The scale of the present and future financing requirements for the water sector and its heavy reliance on debt capital market funding suggest that it would be imperative for the water sector to retain its ability to access funding from the debt and equity markets. While consumer affordability is important, it would have to be balanced against the need for the sector to remain attractive for long-term investment.

It believed that new significant policy initiatives directed towards the Selangor water sector including tariff reform would likely be subject to impact assessments including an evaluation of the effects on the credit quality of affected players and their access to the capital market as well as the cost of financing for the sector to ensure continued viability of all water concessionaires.

MARC's announcement comes hot on the heels of the uncertainty in the future prospects of the water concessionaires in Selangor following the change in government. Among the changes that the new government plans to do is to supply free the first 20 cubic metres of water to consumers, something that will affect the cashflow of operators.

Selangor is the state where the water industry is fragmented with many players, some of them owned by the state government. The biggest player is Puncak Niaga Bhd followed by Kumpulan Persangsang Selangor Bhd. The players altogether have issued issued seven debt papers with a face value close to RM7 billion.

Furthermore, MARC also said in January 2005, the parliament approved the laws to transfer all matters related to water supplies and services from the state to the Federal with the exception of Sabah and Sarawak. Under the amendments, the Federal government would be able to license and regulate water services operators as well as maintain oversight of water treatment and distribution in place of the state government.

MARC said it would continue to monitor the developments closely and their impact on the credit quality of affected issuers on a case-by-case basis.

Puncak Niaga ……

What's Up? … dated March 2008

There has been talk that Tan Sri Rozali Ismail, the executive chairman of Puncak Niaga who controls about 41% of the company's equity , maybe looking to exit at Rm6 a share. More recent talk has it that a rm4 to rm5 price tag is being bandied about.

These valuations, however, may see some drastic changes in the near term.

Puncak's main asset is SYABAS, in which the former controls 70% equity.

Although at the outset of the concession may seem like a lucrative proposition, there are certain issues – largely concerning the amortization of the concession assets – which may pose problems, and in turn impact any valuations of Puncak.

Accounting officials say Puncak adopts the revenue method when amortising its assets and expenses in relation to SYABAS and other water treatment plants.

Under the financial reporting standards, the direct method of amortising is preferred to the revenue method. And it is a matter of time before the FRS system is implemented in Malaysia.

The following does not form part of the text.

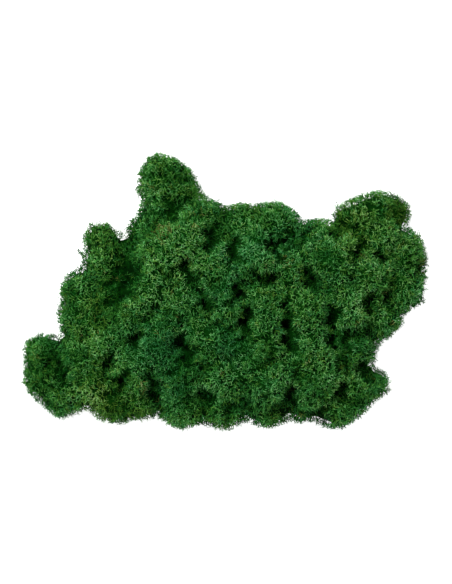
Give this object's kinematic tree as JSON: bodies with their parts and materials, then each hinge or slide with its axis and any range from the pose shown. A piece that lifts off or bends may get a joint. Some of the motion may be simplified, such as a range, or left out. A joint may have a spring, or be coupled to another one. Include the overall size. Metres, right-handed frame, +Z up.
{
  "type": "preserved lichen clump",
  "caption": "Loose, irregular clump of preserved green reindeer lichen: rounded heads of fine forked branchlets that interlock and lie on a flat surface.",
  "frame": {"origin": "middle of the clump's outline seen from above, on the surface that it lies on", "axes": "+X along the clump's longest side, towards the broad east heads; +Y towards the tower of heads; +Z up, along its height, the shortest side"},
  "size_m": [0.3022, 0.2068, 0.0603],
  "materials": {
    "lichen_deep": "matte",
    "lichen_leaf": "matte",
    "lichen_pale": "matte",
    "lichen_olive": "matte"
  },
  "bodies": {
    "root": {"tower_tip": "lichen_leaf", "tower_east": "lichen_deep", "tower_neck": "lichen_leaf", "tower_foot": "lichen_deep", "ridge_top": "lichen_leaf", "ridge_upper": "lichen_leaf", "ridge_lower": "lichen_leaf", "ridge_end": "lichen_leaf", "spike_tip": "lichen_leaf", "spike_root": "lichen_deep", "spike_side": "lichen_leaf", "shoulder_north": "lichen_deep", "shoulder_south": "lichen_pale", "shoulder_inner": "lichen_deep", "west_north": "lichen_deep", "west_tip": "lichen_deep", "west_inner": "lichen_deep", "west_foot": "lichen_olive", "west_south": "lichen_olive", "west_crown": "lichen_leaf", "south_one": "lichen_olive", "south_two": "lichen_pale", "south_three": "lichen_deep", "south_four": "lichen_deep", "south_five": "lichen_leaf", "south_six": "lichen_deep", "south_seven": "lichen_deep", "heel": "lichen_leaf", "heel_knob": "lichen_leaf", "east_north": "lichen_leaf", "east_tip": "lichen_leaf", "east_south": "lichen_leaf", "east_low": "lichen_leaf", "horn_west": "lichen_pale", "horn_top": "lichen_pale", "horn_tip": "lichen_olive", "horn_root": "lichen_leaf", "brow_west": "lichen_deep", "brow_middle": "lichen_leaf", "brow_east": "lichen_leaf", "brow_end": "lichen_deep", "crown_one": "lichen_leaf", "crown_two": "lichen_leaf", "crown_three": "lichen_leaf", "crown_four": "lichen_leaf", "crown_five": "lichen_leaf", "crown_six": "lichen_leaf", "crown_seven": "lichen_leaf", "crown_eight": "lichen_deep", "crown_nine": "lichen_leaf", "crown_ten": "lichen_pale", "crown_eleven": "lichen_deep", "crown_twelve": "lichen_deep", "crown_thirteen": "lichen_leaf", "crown_fourteen": "lichen_leaf", "crown_fifteen": "lichen_leaf", "crown_sixteen": "lichen_deep", "crown_seventeen": "lichen_pale", "crown_eighteen": "lichen_leaf", "crown_nineteen": "lichen_deep"}
  },
  "joints": []
}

Revenue method is the one utilized by most concessionaires locally. This method does not paint an accurate picture of the company's financials.

The revenue method basically amortises the cost of treating and supplying water over the concession, which results in lower charges for the year, and a lesser impact in a company's P&L accounts. Meanwhile, the direct method compels companies to mark off their entire cost of water production incurred in the prevailing year in the books.

In the past, most concessionaires used the revenue method as it had the effect of making the company look strong financially when that was not necessarily the case.

The basic difference between the two is that with the direct method, SYABAS's retained earnings will be considerably reduced, in turn resulting in Puncak's retained earnings being adversely affected.

It could turn a company from showing profit to substantial losses and for Puncak , and for Puncak, this could impact its bargaining position, as people do look at a company's P&L, although the norm is to put value bsed on discounted cash flow.

Puncak has a shareholders funds of RM1.2 billion for the year ended Dec 2007 and has retained earnings of rm728.6 million.

In its unaudited consolidated balance sheet, it is stated that project development expenditure for FY2007 was rm2.4 billion, up some rm1 billion from a year ago. Its amortization was only rm354 million, which is far less than the amount of expenditure on the development of the project.

Certain quarters stated that Puncak should amortise its entire development expenditure as it is a one off item. If that is the case, it could see the company's P&L turn into a loss and its shareholders' funds erode significantly.


 

"Incremental Development"

Transmile Group Bhd

What's Up? … dated March 2008

It has redesignated non-executive director Liu Tai Shin as managing director to replace outgoing Wong Yoke Ming. It is believed Wong's resignation is a signal that the restructuring scheme at the troubled air cargo freight forwarder is almost completed. 

Liu and Wong joined Transmile in June 2007 as part of a new team brought in to tackle the huge financial problem that arose from the discovery of massive accounting frauds over a three-year period. Both men are accountants by training and, together with the new management, were tasked with reviving the ailing firm. 

Transmile posted a loss of RM279.6mil on revenue of RM616.2mil for the year ended Dec 31, 2007. The loss was about four times bigger than the RM63.8mil reported in the previous year. The huge write-off that contributed to 2007's loss had given the company a clean slate to start over.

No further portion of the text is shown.